▼

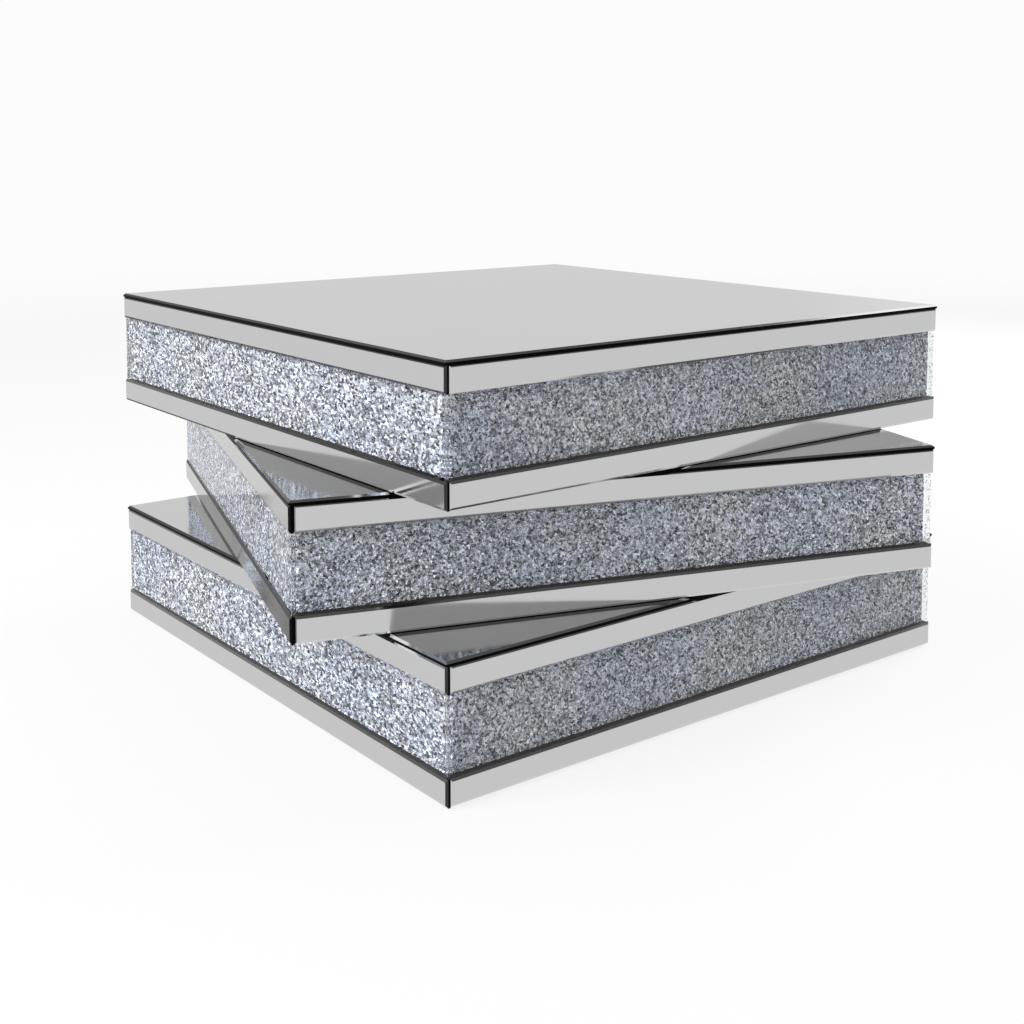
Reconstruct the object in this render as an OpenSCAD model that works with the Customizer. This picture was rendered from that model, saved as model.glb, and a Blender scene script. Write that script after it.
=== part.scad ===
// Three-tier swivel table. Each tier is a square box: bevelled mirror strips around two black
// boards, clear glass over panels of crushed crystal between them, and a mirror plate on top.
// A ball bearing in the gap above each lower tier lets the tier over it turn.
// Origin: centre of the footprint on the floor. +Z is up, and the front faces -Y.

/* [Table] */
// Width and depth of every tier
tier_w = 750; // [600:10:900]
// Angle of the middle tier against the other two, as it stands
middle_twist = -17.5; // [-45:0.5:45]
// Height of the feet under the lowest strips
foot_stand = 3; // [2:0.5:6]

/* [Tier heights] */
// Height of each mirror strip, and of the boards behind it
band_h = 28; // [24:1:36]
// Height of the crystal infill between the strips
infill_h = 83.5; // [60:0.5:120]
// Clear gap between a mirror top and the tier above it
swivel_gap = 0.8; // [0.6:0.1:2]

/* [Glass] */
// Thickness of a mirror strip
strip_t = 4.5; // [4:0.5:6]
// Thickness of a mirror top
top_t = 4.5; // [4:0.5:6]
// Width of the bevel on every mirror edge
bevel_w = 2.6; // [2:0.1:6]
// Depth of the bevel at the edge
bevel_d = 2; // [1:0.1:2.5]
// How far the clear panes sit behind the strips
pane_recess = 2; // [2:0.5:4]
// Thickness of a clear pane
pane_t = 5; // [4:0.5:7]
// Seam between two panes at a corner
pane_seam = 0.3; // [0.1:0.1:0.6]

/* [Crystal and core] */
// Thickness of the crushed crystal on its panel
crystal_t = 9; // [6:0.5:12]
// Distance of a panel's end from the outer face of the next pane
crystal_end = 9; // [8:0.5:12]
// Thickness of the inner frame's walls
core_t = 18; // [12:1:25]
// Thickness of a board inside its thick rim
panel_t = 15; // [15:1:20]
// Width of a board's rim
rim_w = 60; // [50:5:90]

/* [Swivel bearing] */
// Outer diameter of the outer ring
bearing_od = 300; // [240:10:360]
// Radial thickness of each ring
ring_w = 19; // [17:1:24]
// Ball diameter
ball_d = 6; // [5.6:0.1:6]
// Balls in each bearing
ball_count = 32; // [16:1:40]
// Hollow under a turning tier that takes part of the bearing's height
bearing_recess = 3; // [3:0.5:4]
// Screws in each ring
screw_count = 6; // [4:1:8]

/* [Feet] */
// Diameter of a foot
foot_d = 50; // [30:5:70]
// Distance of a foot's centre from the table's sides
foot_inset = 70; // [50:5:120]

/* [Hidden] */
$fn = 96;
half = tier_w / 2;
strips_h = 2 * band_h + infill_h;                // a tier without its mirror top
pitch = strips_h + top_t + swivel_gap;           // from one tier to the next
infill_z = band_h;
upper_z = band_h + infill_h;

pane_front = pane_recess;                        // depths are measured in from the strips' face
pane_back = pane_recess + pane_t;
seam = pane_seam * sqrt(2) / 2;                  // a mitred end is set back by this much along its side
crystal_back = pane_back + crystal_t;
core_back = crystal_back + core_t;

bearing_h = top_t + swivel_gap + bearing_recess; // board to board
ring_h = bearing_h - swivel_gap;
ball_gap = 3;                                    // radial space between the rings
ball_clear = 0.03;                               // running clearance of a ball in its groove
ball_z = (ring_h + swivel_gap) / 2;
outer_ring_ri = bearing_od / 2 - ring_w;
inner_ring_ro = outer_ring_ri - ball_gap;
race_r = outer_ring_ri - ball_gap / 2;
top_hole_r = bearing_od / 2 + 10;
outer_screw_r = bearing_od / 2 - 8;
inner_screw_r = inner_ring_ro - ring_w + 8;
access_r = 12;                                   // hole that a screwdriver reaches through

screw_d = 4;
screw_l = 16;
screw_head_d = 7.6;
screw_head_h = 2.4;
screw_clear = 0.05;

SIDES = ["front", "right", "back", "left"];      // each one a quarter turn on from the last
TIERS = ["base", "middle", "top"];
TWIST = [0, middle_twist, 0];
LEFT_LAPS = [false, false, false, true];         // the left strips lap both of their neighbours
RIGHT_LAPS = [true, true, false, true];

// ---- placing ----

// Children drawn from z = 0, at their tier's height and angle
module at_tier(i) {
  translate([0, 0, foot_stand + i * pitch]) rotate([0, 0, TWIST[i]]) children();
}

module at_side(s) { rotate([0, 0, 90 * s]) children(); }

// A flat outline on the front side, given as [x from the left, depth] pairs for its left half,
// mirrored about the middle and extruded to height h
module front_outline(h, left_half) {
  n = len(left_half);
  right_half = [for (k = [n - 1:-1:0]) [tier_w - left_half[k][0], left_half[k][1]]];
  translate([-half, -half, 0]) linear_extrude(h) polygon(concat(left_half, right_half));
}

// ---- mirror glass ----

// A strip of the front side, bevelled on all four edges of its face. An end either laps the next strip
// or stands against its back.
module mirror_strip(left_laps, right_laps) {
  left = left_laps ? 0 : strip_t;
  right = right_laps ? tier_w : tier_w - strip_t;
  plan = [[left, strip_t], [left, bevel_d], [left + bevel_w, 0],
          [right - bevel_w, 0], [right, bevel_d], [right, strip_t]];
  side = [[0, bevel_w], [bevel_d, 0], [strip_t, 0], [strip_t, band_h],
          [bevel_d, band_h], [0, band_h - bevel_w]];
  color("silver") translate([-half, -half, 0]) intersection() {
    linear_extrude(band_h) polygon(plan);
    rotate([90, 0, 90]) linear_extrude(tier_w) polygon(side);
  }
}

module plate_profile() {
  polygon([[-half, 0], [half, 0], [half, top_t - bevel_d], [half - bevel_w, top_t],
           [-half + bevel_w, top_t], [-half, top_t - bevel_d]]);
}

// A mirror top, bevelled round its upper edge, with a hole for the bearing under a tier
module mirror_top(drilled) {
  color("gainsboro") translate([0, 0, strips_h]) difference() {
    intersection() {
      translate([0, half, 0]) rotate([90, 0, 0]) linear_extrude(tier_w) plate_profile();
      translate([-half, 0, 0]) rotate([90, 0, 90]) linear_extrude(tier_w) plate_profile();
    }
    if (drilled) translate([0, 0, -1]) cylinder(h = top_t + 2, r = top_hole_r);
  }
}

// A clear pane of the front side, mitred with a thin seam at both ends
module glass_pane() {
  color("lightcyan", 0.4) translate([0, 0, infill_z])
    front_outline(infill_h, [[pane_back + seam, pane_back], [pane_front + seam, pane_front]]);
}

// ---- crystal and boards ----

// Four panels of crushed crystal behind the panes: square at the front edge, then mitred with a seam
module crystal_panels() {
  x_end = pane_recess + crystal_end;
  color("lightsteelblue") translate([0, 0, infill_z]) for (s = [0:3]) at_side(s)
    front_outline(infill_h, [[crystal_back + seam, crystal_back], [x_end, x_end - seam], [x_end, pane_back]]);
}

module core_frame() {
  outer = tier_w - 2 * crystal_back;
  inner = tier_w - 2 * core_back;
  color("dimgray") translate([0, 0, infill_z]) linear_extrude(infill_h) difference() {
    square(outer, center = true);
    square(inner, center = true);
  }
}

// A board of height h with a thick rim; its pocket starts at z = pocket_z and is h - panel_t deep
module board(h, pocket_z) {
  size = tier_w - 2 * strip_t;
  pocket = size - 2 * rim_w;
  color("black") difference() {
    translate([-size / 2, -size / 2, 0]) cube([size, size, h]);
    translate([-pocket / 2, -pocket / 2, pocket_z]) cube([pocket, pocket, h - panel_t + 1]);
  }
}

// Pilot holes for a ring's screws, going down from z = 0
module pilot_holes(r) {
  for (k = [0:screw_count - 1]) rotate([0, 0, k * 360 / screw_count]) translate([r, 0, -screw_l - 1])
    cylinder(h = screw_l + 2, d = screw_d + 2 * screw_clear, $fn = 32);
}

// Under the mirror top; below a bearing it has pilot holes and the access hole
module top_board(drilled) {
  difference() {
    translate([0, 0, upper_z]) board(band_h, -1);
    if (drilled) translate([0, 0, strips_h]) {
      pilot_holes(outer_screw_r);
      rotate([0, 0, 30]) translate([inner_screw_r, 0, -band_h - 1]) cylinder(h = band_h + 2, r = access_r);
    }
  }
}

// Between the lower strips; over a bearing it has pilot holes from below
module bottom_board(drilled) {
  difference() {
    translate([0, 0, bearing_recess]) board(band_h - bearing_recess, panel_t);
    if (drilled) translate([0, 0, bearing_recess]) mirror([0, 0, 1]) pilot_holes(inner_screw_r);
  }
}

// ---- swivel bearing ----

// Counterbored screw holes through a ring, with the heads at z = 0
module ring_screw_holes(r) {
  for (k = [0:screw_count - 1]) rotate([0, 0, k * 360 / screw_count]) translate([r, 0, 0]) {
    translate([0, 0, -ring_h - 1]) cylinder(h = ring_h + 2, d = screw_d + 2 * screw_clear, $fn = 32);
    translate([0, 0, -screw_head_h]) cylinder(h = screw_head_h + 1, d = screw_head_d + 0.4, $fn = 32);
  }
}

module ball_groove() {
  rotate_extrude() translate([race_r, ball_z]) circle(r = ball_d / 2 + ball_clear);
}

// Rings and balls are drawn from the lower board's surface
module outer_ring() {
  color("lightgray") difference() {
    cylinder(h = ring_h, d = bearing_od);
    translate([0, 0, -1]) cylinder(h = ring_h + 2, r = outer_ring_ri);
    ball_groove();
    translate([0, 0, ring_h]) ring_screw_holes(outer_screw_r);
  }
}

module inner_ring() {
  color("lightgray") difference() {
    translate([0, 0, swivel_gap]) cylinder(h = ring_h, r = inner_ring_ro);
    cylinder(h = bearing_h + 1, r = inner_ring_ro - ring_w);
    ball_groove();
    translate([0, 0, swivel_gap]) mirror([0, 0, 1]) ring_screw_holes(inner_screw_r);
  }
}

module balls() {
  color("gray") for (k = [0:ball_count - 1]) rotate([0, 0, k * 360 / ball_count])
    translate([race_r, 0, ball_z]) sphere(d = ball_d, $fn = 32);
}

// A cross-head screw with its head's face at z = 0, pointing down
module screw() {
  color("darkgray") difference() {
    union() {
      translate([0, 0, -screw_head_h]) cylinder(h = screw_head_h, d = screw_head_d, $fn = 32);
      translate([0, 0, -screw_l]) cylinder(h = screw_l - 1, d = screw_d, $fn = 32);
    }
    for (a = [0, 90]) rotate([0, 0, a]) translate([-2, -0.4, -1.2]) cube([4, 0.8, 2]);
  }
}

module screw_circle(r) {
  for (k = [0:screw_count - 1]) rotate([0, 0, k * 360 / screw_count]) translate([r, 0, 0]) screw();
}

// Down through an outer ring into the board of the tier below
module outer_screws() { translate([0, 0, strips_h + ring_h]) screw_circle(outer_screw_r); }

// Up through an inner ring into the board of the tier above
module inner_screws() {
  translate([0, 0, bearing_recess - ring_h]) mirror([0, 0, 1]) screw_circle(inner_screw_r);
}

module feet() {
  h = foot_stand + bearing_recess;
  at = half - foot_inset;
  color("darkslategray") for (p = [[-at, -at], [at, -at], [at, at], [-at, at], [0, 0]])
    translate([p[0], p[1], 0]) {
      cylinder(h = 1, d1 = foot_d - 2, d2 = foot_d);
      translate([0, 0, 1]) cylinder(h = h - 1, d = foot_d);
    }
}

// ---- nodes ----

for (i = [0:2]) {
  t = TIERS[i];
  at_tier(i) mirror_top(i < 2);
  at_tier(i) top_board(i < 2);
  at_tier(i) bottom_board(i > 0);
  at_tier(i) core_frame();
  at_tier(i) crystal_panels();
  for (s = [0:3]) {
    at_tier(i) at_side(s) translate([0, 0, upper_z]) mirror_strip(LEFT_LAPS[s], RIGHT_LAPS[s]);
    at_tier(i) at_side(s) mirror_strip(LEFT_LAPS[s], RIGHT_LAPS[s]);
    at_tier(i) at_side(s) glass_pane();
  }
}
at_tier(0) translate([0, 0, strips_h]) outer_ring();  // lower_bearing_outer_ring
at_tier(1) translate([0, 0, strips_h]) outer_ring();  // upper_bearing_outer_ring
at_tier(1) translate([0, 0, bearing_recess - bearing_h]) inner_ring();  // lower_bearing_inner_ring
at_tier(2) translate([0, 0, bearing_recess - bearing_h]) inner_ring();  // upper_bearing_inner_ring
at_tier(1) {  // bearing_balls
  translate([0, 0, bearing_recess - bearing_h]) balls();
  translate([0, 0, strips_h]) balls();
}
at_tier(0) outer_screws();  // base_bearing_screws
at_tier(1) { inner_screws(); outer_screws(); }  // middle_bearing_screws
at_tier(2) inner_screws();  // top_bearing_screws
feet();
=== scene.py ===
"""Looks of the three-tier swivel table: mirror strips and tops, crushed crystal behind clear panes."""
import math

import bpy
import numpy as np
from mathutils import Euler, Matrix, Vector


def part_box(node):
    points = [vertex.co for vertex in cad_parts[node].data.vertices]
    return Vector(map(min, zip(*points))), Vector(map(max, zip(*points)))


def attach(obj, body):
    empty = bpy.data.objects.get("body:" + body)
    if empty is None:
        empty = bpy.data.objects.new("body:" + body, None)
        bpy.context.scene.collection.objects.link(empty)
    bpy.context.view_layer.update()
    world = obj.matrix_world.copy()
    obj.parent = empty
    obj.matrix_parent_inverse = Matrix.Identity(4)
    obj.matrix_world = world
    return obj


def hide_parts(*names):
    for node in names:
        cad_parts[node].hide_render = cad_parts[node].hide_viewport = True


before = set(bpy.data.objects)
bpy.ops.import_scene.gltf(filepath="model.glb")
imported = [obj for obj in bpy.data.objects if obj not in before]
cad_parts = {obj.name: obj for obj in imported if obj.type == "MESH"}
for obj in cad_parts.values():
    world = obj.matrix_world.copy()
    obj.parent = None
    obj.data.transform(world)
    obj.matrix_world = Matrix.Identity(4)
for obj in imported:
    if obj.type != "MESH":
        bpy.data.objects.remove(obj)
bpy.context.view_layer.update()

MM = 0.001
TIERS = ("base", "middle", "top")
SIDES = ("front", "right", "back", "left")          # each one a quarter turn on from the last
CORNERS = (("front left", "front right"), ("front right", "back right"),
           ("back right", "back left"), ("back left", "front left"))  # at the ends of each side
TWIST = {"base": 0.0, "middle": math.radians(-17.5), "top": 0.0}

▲
▼

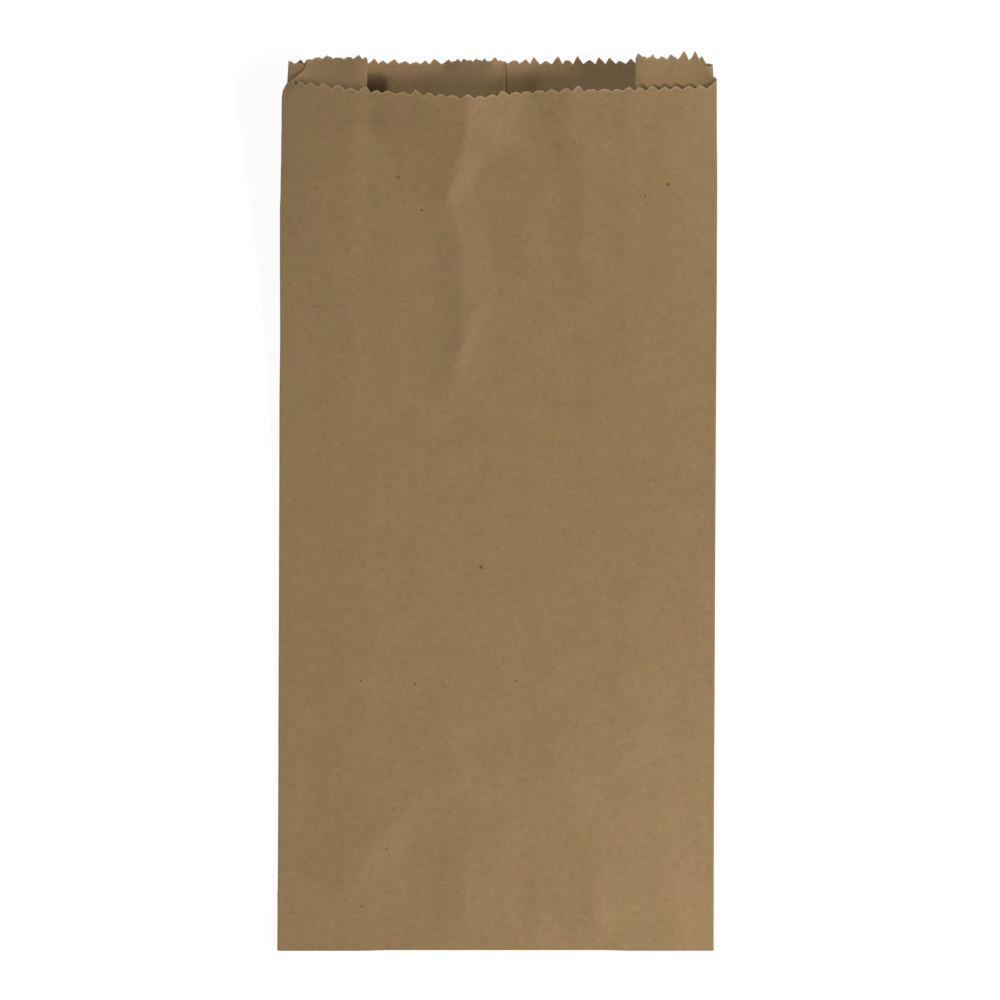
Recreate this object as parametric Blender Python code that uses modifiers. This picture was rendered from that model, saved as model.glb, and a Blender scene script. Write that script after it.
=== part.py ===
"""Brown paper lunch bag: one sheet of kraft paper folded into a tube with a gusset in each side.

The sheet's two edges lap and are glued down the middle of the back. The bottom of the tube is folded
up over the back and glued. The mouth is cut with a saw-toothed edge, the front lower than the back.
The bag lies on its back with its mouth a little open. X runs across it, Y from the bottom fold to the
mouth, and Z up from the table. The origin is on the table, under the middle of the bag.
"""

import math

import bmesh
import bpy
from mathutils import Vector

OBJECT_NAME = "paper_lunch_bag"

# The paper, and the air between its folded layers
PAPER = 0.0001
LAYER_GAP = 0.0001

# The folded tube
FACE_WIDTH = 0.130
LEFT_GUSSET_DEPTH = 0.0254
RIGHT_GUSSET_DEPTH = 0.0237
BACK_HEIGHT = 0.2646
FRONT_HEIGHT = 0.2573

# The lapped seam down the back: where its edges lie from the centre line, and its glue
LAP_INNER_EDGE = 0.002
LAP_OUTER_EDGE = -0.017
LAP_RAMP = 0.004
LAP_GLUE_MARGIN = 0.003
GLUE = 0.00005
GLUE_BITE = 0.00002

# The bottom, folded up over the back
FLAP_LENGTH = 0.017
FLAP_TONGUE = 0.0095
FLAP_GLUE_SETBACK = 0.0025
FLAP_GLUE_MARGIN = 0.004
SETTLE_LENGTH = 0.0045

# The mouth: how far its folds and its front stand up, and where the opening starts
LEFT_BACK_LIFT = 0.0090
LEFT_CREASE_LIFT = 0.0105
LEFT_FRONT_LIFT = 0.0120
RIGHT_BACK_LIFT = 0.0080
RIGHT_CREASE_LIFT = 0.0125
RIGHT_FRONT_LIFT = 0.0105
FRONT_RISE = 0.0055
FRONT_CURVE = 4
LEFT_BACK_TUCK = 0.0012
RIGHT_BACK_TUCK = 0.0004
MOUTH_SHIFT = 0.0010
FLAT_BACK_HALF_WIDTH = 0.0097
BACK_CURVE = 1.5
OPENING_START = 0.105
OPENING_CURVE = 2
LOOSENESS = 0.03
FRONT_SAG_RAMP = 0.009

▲

What the task asks. Proceeding from the line containing "Reconstruct the object" through the line containing "swivel_gap = 0.8; // [0.6:0.1:2]", transcribe the lines above exactly, both end lines included.

Solution.
Reconstruct the object in this render as an OpenSCAD model that works with the Customizer. This picture was rendered from that model, saved as model.glb, and a Blender scene script. Write that script after it.
=== part.scad ===
// Three-tier swivel table. Each tier is a square box: bevelled mirror strips around two black
// boards, clear glass over panels of crushed crystal between them, and a mirror plate on top.
// A ball bearing in the gap above each lower tier lets the tier over it turn.
// Origin: centre of the footprint on the floor. +Z is up, and the front faces -Y.

/* [Table] */
// Width and depth of every tier
tier_w = 750; // [600:10:900]
// Angle of the middle tier against the other two, as it stands
middle_twist = -17.5; // [-45:0.5:45]
// Height of the feet under the lowest strips
foot_stand = 3; // [2:0.5:6]

/* [Tier heights] */
// Height of each mirror strip, and of the boards behind it
band_h = 28; // [24:1:36]
// Height of the crystal infill between the strips
infill_h = 83.5; // [60:0.5:120]
// Clear gap between a mirror top and the tier above it
swivel_gap = 0.8; // [0.6:0.1:2]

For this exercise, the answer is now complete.